§ AIM OF THE EXERCISE
Select the lines of the records containing the word "that" and list them.

(Modeling code records)

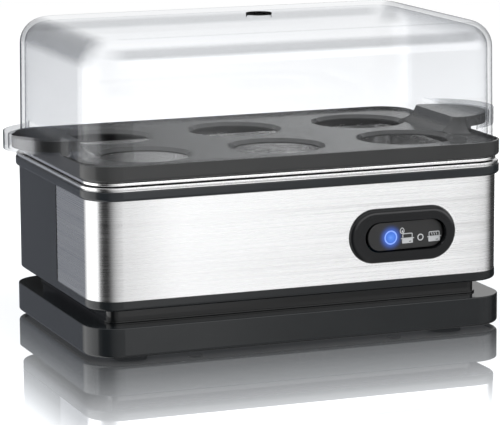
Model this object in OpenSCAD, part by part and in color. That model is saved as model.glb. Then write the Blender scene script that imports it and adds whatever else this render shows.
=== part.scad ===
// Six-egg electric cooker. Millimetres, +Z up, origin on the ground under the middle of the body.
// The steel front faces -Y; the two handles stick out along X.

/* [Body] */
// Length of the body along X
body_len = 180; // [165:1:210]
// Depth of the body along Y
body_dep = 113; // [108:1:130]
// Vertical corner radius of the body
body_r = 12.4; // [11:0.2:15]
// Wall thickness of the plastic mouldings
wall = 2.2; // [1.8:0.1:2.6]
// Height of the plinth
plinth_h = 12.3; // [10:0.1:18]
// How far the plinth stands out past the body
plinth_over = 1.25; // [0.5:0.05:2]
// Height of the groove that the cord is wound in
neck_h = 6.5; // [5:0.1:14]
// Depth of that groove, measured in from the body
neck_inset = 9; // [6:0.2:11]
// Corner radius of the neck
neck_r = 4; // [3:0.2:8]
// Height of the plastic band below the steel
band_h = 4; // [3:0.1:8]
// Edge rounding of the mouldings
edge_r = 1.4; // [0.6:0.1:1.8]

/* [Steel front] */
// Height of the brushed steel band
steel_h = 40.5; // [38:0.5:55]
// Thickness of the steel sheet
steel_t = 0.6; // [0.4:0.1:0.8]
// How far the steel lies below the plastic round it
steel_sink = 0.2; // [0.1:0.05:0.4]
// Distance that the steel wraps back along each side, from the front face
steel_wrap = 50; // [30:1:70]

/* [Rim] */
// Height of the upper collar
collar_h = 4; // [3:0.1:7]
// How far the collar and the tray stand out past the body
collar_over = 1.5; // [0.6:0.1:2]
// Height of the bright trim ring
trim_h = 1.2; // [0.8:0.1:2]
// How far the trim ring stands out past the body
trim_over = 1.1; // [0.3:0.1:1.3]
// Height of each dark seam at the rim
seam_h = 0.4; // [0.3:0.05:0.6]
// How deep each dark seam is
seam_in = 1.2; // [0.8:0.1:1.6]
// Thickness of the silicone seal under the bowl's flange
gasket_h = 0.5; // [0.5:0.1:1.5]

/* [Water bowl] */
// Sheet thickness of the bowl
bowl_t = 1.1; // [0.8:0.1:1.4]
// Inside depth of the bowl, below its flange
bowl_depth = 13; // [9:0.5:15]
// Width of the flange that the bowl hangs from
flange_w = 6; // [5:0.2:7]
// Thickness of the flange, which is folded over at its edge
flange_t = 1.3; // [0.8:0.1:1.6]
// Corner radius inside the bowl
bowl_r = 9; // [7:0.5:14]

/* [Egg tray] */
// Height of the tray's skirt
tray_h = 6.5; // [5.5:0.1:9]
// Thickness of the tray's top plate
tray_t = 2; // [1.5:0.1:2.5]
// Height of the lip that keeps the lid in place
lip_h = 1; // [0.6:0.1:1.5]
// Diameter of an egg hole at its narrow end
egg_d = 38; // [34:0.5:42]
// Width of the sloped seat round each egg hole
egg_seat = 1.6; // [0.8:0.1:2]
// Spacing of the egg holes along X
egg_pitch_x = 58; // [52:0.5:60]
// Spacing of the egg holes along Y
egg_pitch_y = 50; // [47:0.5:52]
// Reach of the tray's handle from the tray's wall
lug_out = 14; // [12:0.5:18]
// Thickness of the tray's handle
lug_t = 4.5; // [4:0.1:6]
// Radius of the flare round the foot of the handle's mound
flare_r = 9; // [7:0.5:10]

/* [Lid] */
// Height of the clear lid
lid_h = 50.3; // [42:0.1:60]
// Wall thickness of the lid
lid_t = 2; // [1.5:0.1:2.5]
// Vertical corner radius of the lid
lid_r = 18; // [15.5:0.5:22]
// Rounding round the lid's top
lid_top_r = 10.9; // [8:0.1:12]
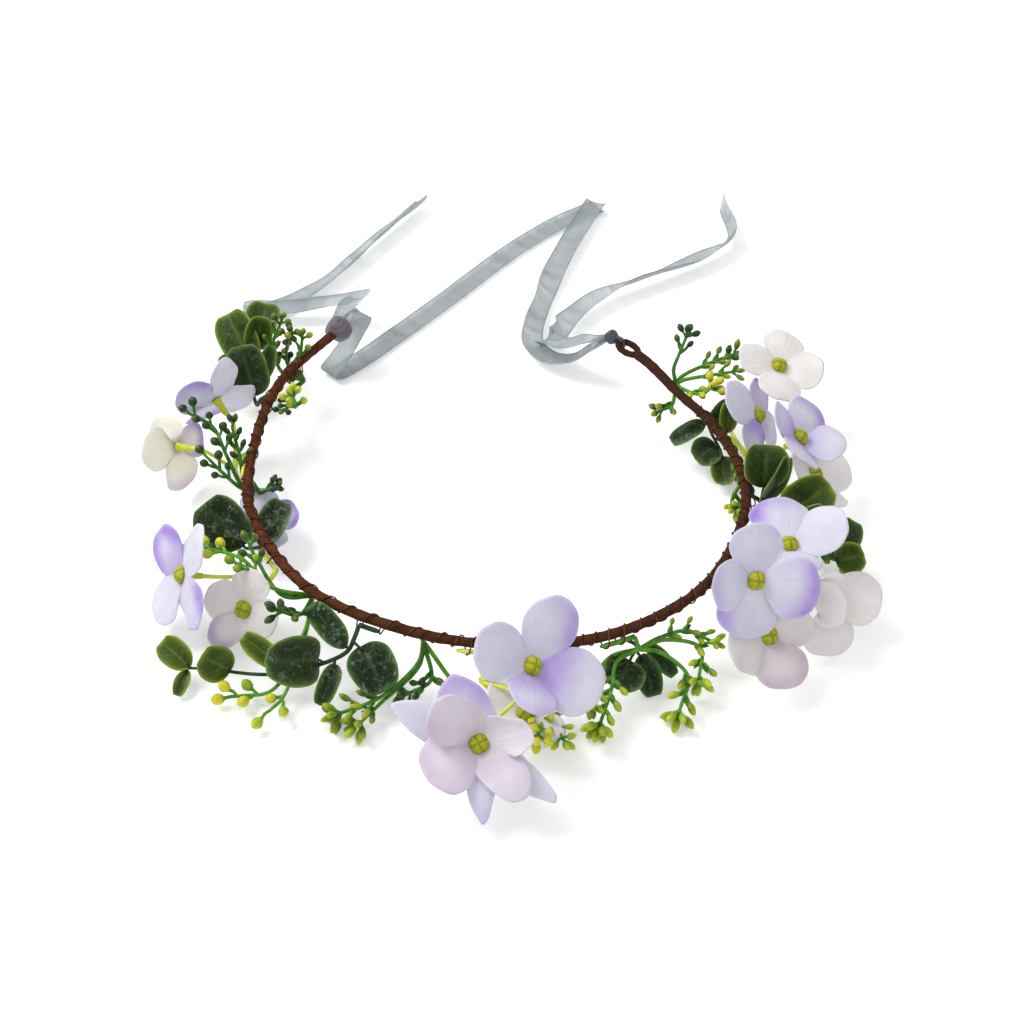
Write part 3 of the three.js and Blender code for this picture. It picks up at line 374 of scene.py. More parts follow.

§ RESPONSE BELOW
Model this object in OpenSCAD, part by part and in color. That model is saved as model.glb. Then write the Blender scene script that imports it and adds whatever else this render shows.
// Height of the groove that the cord is wound in
// Depth of that groove, measured in from the body
// Distance that the steel wraps back along each side, from the front face
// Width of the flange that the bowl hangs from
// Height of the lip that keeps the lid in place